++++ Source material ++++

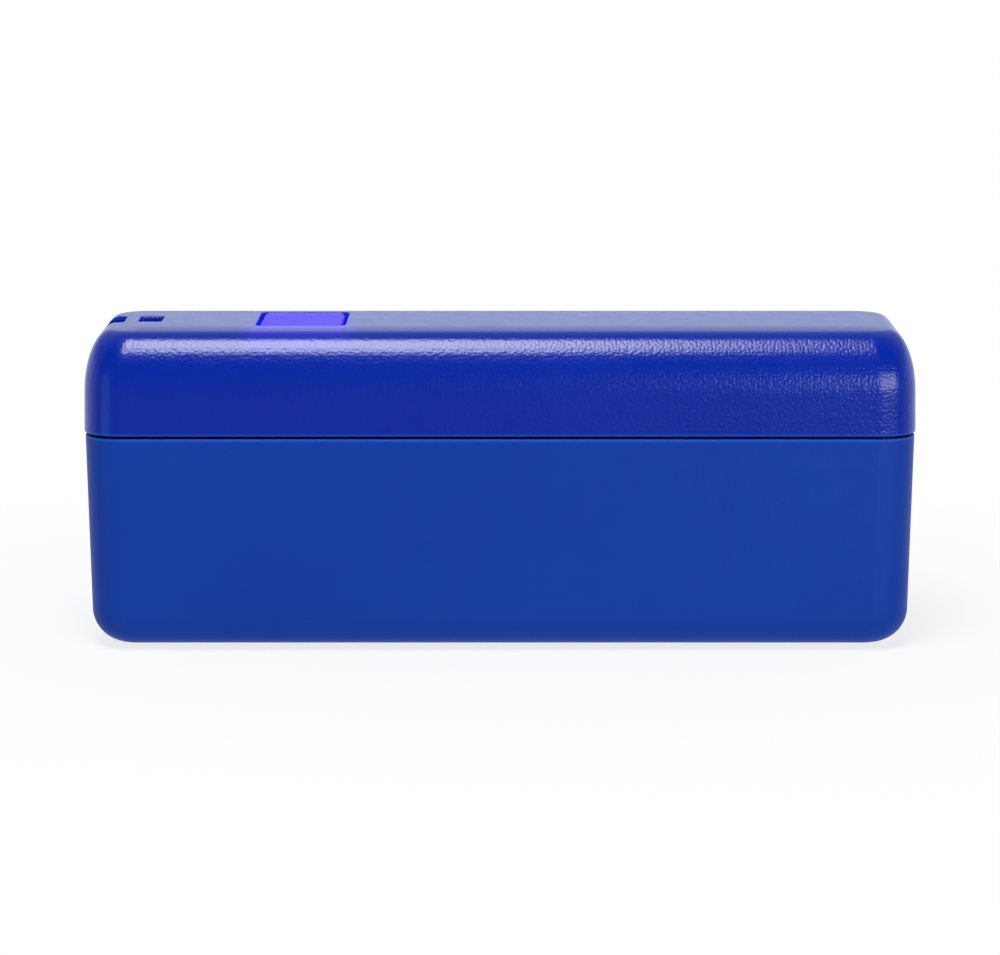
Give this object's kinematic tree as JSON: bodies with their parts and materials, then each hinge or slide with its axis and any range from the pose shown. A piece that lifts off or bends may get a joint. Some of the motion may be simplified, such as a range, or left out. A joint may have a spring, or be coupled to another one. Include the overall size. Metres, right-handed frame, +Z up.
{
  "type": "direct injection box",
  "caption": "Slim active direct injection box: two-shell blue case with lit power button, strap slot, jack and three-pin sockets, slide switches and battery door.",
  "frame": {"origin": "on the supporting surface, under the middle of the case", "axes": "+X to the right along the long side as the front is seen, +Y from the plain front to the socket side, +Z up through the button face"},
  "size_m": [0.16, 0.041, 0.062],
  "materials": {
    "blue_lid": "satin leather-grain moulding",
    "blue_body": "fine matte moulding",
    "violet_button": "translucent satin cap, lit from below",
    "black_plastic": "satin",
    "grey_plastic": "satin",
    "lamp": "clear lens",
    "circuit_board": "lacquered",
    "steel": "zinc plated",
    "nickel": "satin nickel plate",
    "pin_metal": "silver-plated brass",
    "rubber": "matte",
    "copper": "enamelled copper wire",
    "capacitor_can": "sleeved can",
    "film_red": "dipped",
    "white_plastic": "satin",
    "cable_grey": "soft insulation",
    "battery_case": "plain wrapped can",
    "foam": "foam"
  },
  "bodies": {
    "case": {"amplifier_chip_1": "black_plastic", "amplifier_chip_2": "black_plastic", "battery": "battery_case", "battery_header": "white_plastic", "battery_lead": "cable_grey", "battery_snap": "black_plastic", "board_screw_1": "steel", "board_screw_2": "steel", "board_screw_3": "steel", "board_screw_4": "steel", "button_lamp_1": "lamp", "button_lamp_2": "lamp", "case_screw_1": "steel", "case_screw_2": "steel", "case_screw_3": "steel", "case_screw_4": "steel", "electrolytic_capacitor_1": "capacitor_can", "electrolytic_capacitor_2": "capacitor_can", "film_capacitor_1": "film_red", "film_capacitor_2": "film_red", "ground_lift_ribbon": "cable_grey", "ground_lift_switch": "grey_plastic", "input_jack": "black_plastic", "input_nut": "nickel", "input_ribbon": "cable_grey", "input_washer": "nickel", "lower_shell": "blue_body", "main_board": "circuit_board", "output_header": "white_plastic", "output_ribbon": "cable_grey", "pad_ribbon": "cable_grey", "pad_switch": "grey_plastic", "rubber_foot_1": "rubber", "rubber_foot_2": "rubber", "rubber_foot_3": "rubber", "rubber_foot_4": "rubber", "strap_pocket": "blue_lid", "tact_switch": "black_plastic", "thru_jack": "black_plastic", "thru_nut": "nickel", "thru_ribbon": "cable_grey", "thru_washer": "nickel", "transformer_bobbin": "black_plastic", "transformer_coil": "copper", "transformer_core": "steel", "upper_shell": "blue_lid", "xlr_insert": "black_plastic", "xlr_pin_1": "pin_metal", "xlr_pin_2": "pin_metal", "xlr_pin_3": "pin_metal", "xlr_screw_1": "steel", "xlr_screw_2": "steel", "xlr_shell": "nickel"},
    "button": {"power_button": "violet_button", "switch_plunger": "grey_plastic"},
    "pad_key": {"pad_slider": "black_plastic"},
    "ground_lift_key": {"ground_lift_slider": "black_plastic"},
    "door": {"battery_door": "blue_body", "battery_foam": "foam"}
  },
  "joints": [
    {"name": "button_press", "type": "slide", "parent": "case", "child": "button", "axis": [0, 0, -1], "range_m": [0, 0.001], "stiffness_N_per_m": 1200, "springref_m": -0.0003},
    {"name": "pad_slide", "type": "slide", "parent": "case", "child": "pad_key", "axis": [1, 0, 0], "range_m": [0, 0.0035]},
    {"name": "ground_lift_slide", "type": "slide", "parent": "case", "child": "ground_lift_key", "axis": [1, 0, 0], "range_m": [0, 0.0035]},
    {"name": "door_hinge", "type": "hinge", "parent": "case", "child": "door", "pos_m": [-0.0564, 0, 0.0017], "axis": [0, 1, 0], "range_deg": [0, 95]}
  ]
}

++++

> [Exercise objective]:
Identify each line holding the string "materials", and copy it out.

> [Expected output]:
Give this object's kinematic tree as JSON: bodies with their parts and materials, then each hinge or slide with its axis and any range from the pose shown. A piece that lifts off or bends may get a joint. Some of the motion may be simplified, such as a range, or left out. A joint may have a spring, or be coupled to another one. Include the overall size. Metres, right-handed frame, +Z up.
  "materials": {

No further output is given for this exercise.